Les autres porteurs du palanquin étaient des sudras, tandis que Jada Bharata était non seulement un brahmana de haut niveau, mais également un grand bhakta. Les sudras n'éprouvent pas de compassion pour les autres êtres, mais un vaisnava ne peut agir comme un sudra. Chaque fois qu'on demandera à un sudra et à un brahmana vaisnava de travailler ensemble, on peut être certain qu'ils ne s'accorderont pas dans l'exécution de leur tâche. Les sudras portaient le palanquin sans se soucier le moins du monde des fourmis, mais Jada Bharata, lui, ne pouvait agir à la façon d'un sudra; d'où les problèmes qui s'ensuivirent.

VERSET 5

samsargiko dosa eva nunam ekasyapi sarvesam samsargikanam bhavitum
arhatiti niscitya nisamya krpana-vaco raja rahugana upasita-vrddho pi
nisargena balat krta isad-utthita-manyur avispasta-brahma-tejasam jata-
vedasam iva rajasavrta-matir aha.

TRADUCTION

Le roi Rahugana comprit fort bien le sens des paroles prononcées par ses porteurs, qui craignaient d'être punis.

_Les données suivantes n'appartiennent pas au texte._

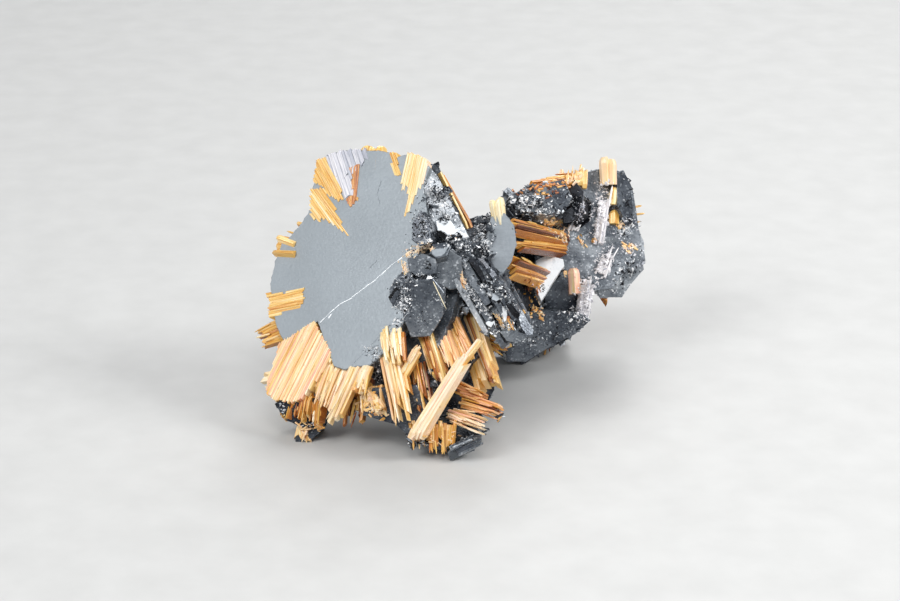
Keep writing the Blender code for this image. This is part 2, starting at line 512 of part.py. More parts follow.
def keep_outer_shell(mesh):
    """Drops sealed gaps between the crystals and anything that touches nothing."""
    shape = bmesh.new()
    shape.from_mesh(mesh)
    left = set(shape.faces)
    shells = []
    while left:
        shell, front = set(), [left.pop()]
        while front:
            face = front.pop()
            shell.add(face)
            for edge in face.edges:
                for other in edge.link_faces:
                    if other in left:
                        left.remove(other)
                        front.append(other)
        shells.append(shell)
    outer = max(shells, key=signed_volume)
    spare = [face for shell in shells if shell is not outer for face in shell]
    bmesh.ops.delete(shape, geom=spare, context="FACES")
    shape.to_mesh(mesh)
    shape.free()


def hematite_material():
    material = bpy.data.materials.new("hematite")
    material.use_nodes = True
    shader = material.node_tree.nodes["Principled BSDF"]
    shader.inputs["Base Color"].default_value = (0.28, 0.31, 0.34, 1.0)
    shader.inputs["Metallic"].default_value = 0.7
    shader.inputs["Roughness"].default_value = 0.35
    return material


def clear_scene():
    for old in list(bpy.data.objects):
        bpy.data.objects.remove(old)


def collection_named(name):
    made = bpy.data.collections.new(name)
    bpy.context.scene.collection.children.link(made)
    return made


def join(base, others, cutter, specimen):
    """One solid of all the crystals, cut flat where it rests."""
    tools = collection_named("crystals_to_join")
    tools.hide_render = True
    for other in others:
        tools.objects.link(other)
        other.hide_render = True
        other.display_type = "WIRE"
    specimen.objects.link(base)
    union = base.modifiers.new("grown together", "BOOLEAN")
    union.operation = "UNION"
    union.operand_type = "COLLECTION"
    union.collection = tools
    union.solver = "EXACT"
    rest = base.modifiers.new("rests on tips", "BOOLEAN")
    rest.operation = "DIFFERENCE"
    rest.object = cutter
    rest.solver = "EXACT"
    graph = bpy.context.evaluated_depsgraph_get()
    mesh = bpy.data.meshes.new_from_object(base.evaluated_get(graph))
    base.modifiers.clear()
    base.data = mesh
    for other in others:
        bpy.data.objects.remove(other)
    keep_outer_shell(mesh)


def main():
    clear_scene()
    dice = random.Random(SEED)
    specimen = collection_named("rutile_crystal_cluster")
    cutter = floor_cutter()
    crystals = stack_plates() + blocks() + dark_pile()
    crystals += front_rutile(dice) + back_star(dice) + free_rutile(dice) + rubble(dice)
    base = crystals[0]
    join(base, crystals[1:], cutter, specimen)
    base.name = NODE_NAME
    base.data.name = NODE_NAME
    base.data.materials.clear()
    base.data.materials.append(hematite_material())


main()
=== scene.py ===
"""The look of a specimen of golden rutile on hematite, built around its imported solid.

Lengths are in millimetres up to the point where a mesh is made. Places are given as someone
looking at the specimen sees them: x to the right and y up on the plane through its middle, and
near, the distance by which a point comes towards the eye.
"""

import bisect
import math
import random

import bmesh
import bpy
from mathutils import Matrix, Vector
from mathutils.bvhtree import BVHTree


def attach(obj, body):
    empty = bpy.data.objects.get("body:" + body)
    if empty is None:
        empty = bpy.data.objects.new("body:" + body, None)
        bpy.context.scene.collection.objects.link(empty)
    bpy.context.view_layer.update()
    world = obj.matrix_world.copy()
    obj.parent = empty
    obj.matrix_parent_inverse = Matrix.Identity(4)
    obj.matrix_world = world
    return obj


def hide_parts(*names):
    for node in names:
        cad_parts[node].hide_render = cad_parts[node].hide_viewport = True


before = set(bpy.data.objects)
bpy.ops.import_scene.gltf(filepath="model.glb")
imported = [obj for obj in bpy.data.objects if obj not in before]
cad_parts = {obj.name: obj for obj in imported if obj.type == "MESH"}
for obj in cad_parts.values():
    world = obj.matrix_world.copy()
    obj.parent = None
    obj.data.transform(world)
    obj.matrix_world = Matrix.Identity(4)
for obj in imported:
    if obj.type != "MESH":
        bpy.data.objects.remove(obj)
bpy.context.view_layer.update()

MM = 0.001
NODE_NAME = "crystal_cluster"
SEED = 16
DETAIL_SEED = 5

LOOK_DOWN = math.radians(21.5)
EYE_DISTANCE = 187.5
VIEW_MIDDLE = Vector((-0.31, -7.65, 10.2))
RIGHT = Vector((1.0, 0.0, 0.0))
UP = Vector((0.0, math.sin(LOOK_DOWN), math.cos(LOOK_DOWN)))
NEAR = Vector((0.0, -math.cos(LOOK_DOWN), math.sin(LOOK_DOWN)))
EYE = VIEW_MIDDLE + NEAR * EYE_DISTANCE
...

Il comprit également que, par la faute d'un seul individu, le palanquin n'était pas porté comme il convenait. Parfaitement conscient de ces faits et ayant entendu la requête de ses serviteurs, il se mit légèrement en colère; il était pourtant très versé dans la science politique et doté d'une grande expérience dans ce domaine, mais de par son tempérament de ksatriya, il se laissa aller à la colère. En fait, la passion s'empara du roi, et il s'adressa alors à Jada Bharata, dont le rayonnement spirituel n'était pas clairement visible, demeurant caché comme un feu couvant sous la cendre.

TENEUR ET PORTEE

Ce verset nous permet de comprendre la différence qui existe entre le rajo-guna et le sattva-guna. Malgré sa droiture, sa grande compétence en matière de politique et son aptitude à diriger, le roi ne s'en trouvait pas moins sous l'influence de la passion, si bien qu'à la moindre contrariété, il s'emporta. Jada Bharata, pour sa part, bien qu'il dût subir toutes sortes d'injustices du fait de son apparente condition de sourd-muet, sut garder le silence en vertu de son élévation spirituelle. Néanmoins, son brahma-tejah -son rayonnement spirituel- n'était guère perceptible.